Say how many lines contain the word "joints" and give no other text.

** Start Data records **

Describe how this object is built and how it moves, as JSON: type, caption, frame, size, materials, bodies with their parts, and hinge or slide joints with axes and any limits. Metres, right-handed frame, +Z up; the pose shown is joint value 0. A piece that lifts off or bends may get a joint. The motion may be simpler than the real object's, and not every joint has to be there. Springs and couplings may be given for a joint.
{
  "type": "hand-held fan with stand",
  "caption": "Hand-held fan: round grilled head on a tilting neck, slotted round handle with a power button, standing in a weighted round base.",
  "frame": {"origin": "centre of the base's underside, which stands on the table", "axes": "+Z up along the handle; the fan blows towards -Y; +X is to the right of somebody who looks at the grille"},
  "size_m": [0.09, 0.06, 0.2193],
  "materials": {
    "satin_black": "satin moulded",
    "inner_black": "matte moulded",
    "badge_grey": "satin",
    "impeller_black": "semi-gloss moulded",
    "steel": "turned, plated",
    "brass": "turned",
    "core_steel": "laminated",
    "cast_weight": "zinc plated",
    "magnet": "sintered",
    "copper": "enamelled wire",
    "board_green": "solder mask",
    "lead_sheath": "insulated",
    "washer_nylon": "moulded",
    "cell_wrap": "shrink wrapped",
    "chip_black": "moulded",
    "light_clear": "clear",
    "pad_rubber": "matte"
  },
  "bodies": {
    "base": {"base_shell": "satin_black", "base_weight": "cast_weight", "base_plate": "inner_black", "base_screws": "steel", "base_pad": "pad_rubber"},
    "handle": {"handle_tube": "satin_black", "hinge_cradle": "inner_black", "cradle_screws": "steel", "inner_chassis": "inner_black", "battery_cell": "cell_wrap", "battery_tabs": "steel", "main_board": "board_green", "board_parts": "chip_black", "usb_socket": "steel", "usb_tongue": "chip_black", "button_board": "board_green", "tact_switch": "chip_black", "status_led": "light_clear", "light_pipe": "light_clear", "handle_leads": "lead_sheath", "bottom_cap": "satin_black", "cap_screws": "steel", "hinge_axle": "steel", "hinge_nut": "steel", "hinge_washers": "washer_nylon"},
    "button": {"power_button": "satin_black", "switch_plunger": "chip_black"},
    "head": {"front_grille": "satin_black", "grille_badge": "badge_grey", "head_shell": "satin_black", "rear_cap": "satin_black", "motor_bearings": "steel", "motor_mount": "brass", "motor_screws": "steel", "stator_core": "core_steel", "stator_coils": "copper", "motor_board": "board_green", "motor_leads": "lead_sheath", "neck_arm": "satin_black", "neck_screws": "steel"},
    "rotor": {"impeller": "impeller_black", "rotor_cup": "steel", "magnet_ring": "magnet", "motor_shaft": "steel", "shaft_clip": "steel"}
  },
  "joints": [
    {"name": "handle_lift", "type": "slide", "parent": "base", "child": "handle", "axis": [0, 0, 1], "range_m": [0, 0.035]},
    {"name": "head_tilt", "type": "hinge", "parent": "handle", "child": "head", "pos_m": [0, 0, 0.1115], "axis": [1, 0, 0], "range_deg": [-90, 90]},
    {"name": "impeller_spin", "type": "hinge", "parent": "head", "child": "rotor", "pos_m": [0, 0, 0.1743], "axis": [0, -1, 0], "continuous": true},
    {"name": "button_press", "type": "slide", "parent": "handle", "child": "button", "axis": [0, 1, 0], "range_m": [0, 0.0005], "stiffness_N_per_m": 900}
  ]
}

** End Data records **
** Start Data records **

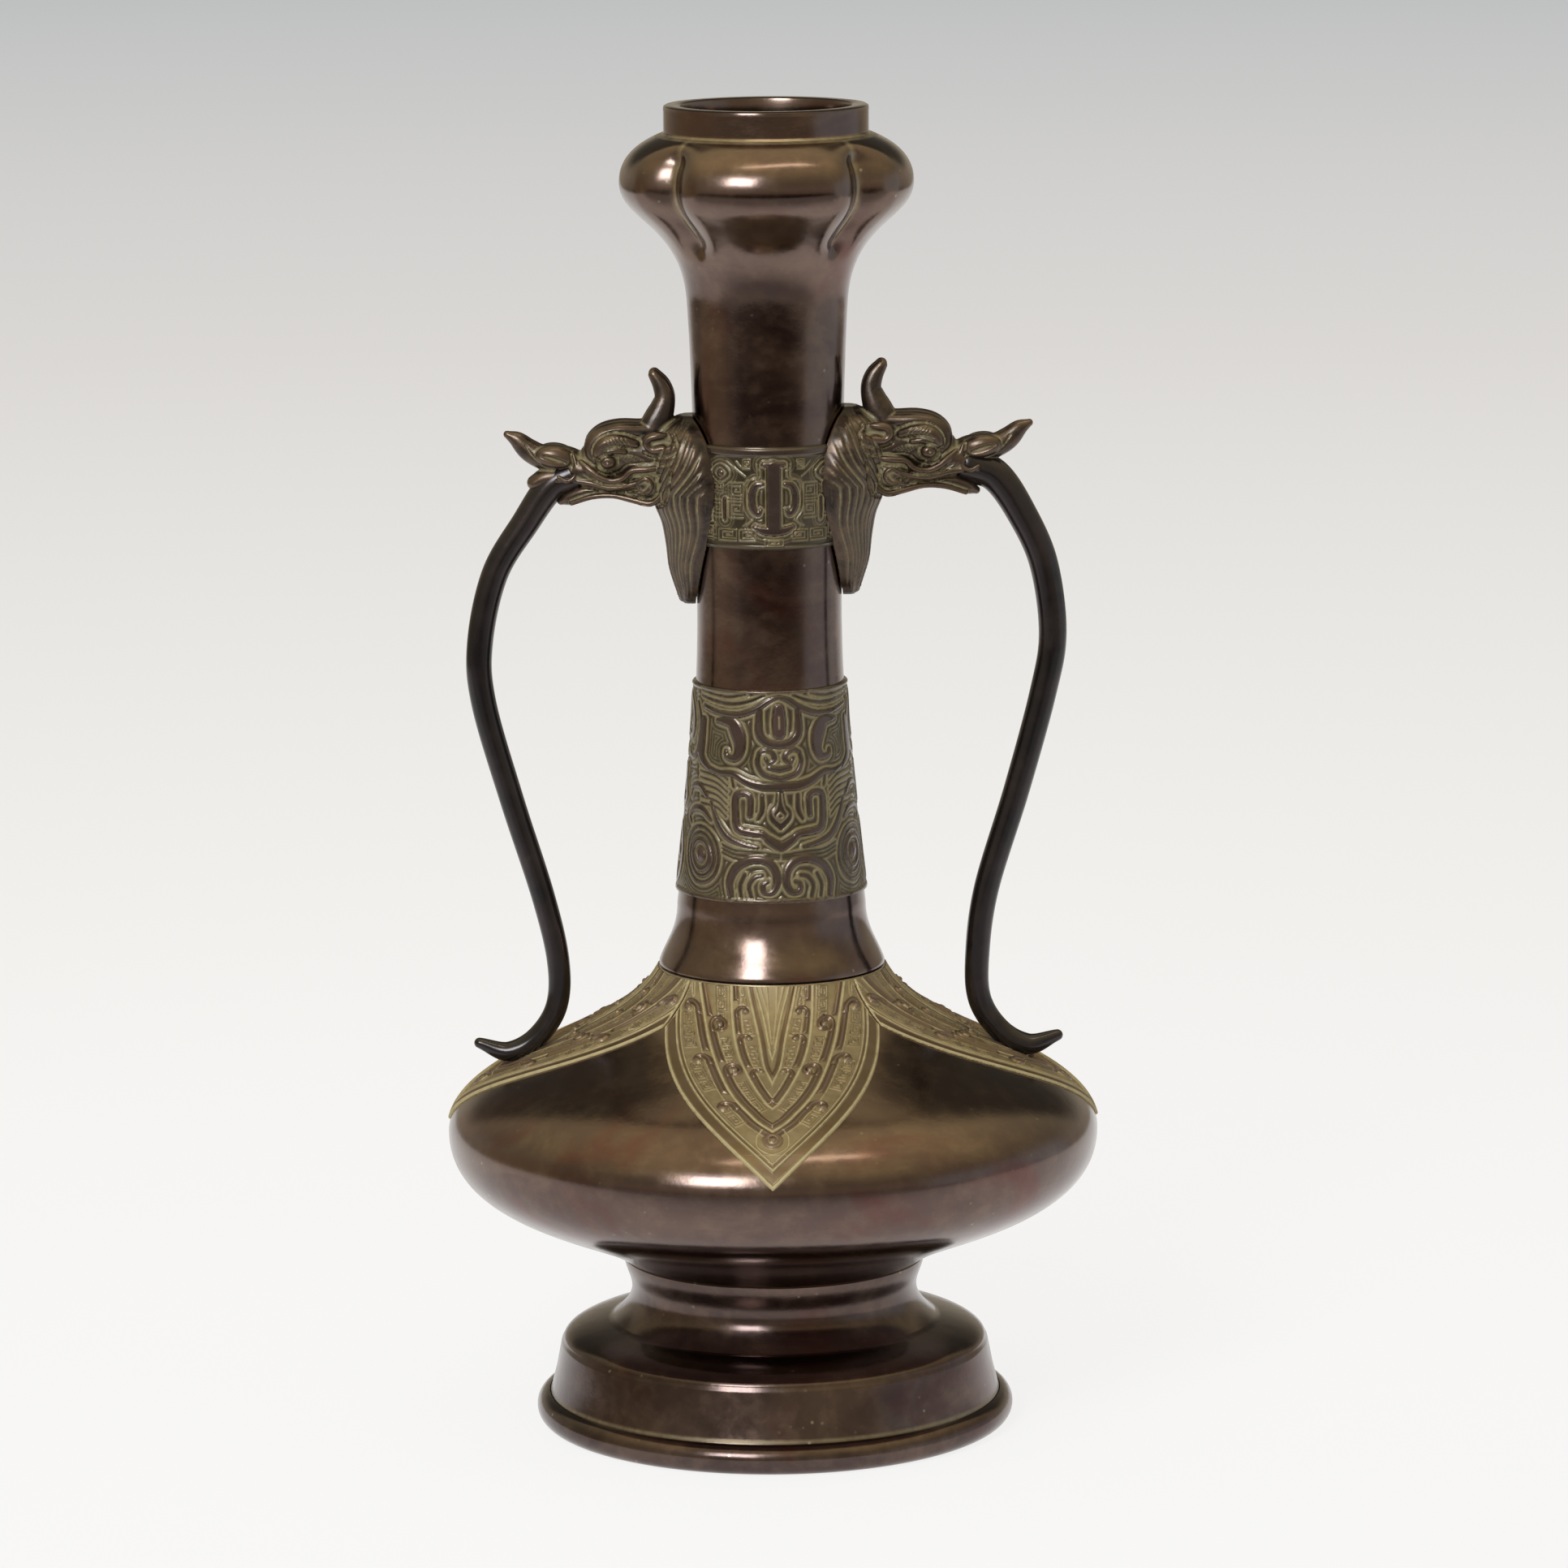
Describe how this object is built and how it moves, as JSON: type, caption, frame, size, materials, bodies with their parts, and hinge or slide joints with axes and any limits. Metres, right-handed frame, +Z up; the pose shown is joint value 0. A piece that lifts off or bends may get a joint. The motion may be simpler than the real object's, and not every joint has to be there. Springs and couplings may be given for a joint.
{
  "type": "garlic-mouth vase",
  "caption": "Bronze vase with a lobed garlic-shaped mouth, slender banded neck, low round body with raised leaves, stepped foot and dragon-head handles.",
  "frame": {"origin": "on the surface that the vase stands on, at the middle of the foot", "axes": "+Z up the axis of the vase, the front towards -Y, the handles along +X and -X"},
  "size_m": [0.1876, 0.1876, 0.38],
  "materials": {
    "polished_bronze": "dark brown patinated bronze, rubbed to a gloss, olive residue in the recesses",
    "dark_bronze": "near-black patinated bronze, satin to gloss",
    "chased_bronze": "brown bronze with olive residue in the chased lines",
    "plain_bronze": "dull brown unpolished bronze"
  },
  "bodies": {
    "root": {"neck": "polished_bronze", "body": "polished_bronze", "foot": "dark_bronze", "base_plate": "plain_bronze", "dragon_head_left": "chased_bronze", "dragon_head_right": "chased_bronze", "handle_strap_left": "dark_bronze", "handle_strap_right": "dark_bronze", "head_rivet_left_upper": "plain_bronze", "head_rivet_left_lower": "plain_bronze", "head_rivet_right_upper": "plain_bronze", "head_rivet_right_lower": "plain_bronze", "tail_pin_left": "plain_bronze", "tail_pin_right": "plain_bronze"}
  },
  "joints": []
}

** End Data records **

→ Answer to this problem:
4